Please let me know if the flames are supposed to roll up over the baffle like this.  I have gotten it to really roll up over it before.  I'm wondering if I need an outside air kit.


----------



## begreen (Dec 11, 2013)

Thanks for the video, I don't see anything earth-shaking there though it's vigorous if the air is all the way closed and the ACC is off. Did you turn the ACC off manually?


----------



## Rick8325 (Dec 11, 2013)

begreen said:


> Thanks for the video, I don't see anything earth-shaking there though it's vigorous if the air is all the way closed and the ACC is off. Did you turn the ACC off manually?

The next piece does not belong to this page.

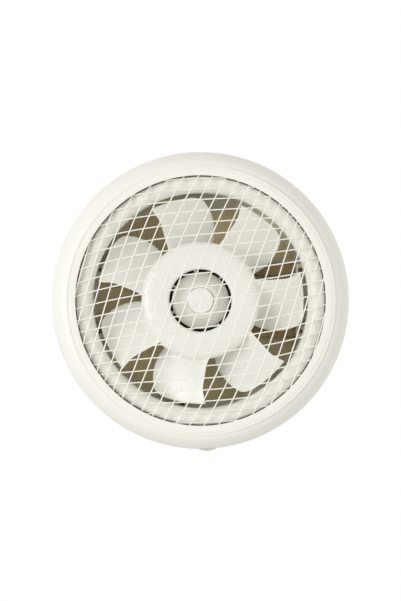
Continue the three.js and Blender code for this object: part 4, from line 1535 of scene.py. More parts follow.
@dataclass(frozen=True)
class Impeller:
    """Seven blades on a hub ring, with an eye, its ribs and a dish."""

    radius: float = 103.3
    blades: int = 7
    first_blade: float = 23.0
    front: float = -19.0
    back: float = 8.0
    thickness: float = 2.0
    camber: float = 3.5
    hub: float = 59.0
    hub_front: float = -25.0
    hub_back: float = 10.0
    wall: float = 2.2
    outer_round: float = 7.0
    shoulder: float = 13.0
    inner_round: float = 3.5
    edge: float = 0.5
    eye: float = 31.0
    eye_depth: float = 11.0
    slot: float = 2.5
    dish_rise: float = 5.5
    dish_step: float = 1.1
    dish_step_width: float = 1.54
    well_edge: float = 0.25
    dish_top: float = 17.6
    rim_depth: float = 7.0
    dish_thickness: float = 3.0
    boss: float = 9.0
    boss_back: float = -13.0
    nut: float = 12.8
    nut_seat: float = 2.5
    shaft: float = 4.0
    rib_width: float = 2.4
    rib_height: float = 4.0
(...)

The ACC were pushed in then out as the directions say so it was on it's 25 minutes timer.  It really seems like there's a lot of air inside the firebox.  Do you know what are the benefits of an OAK?

thanks!


----------



## Paul L (Dec 12, 2013)

begreen said:


> Thanks for the video, I don't see anything earth-shaking there though it's vigorous if the air is all the way closed and the ACC is off. Did you turn the ACC off manually?



There is so much confusion over Quadra-Fire's ACC system and the owners manual is of no help whatsoever.     On QF stoves, there is a way to reach behind the stove and close the ACC manually.  On QF inserts there is no way to do this though searching endlessly through QF's Voyageur/Grand Voyageur documentation this is never directly declared.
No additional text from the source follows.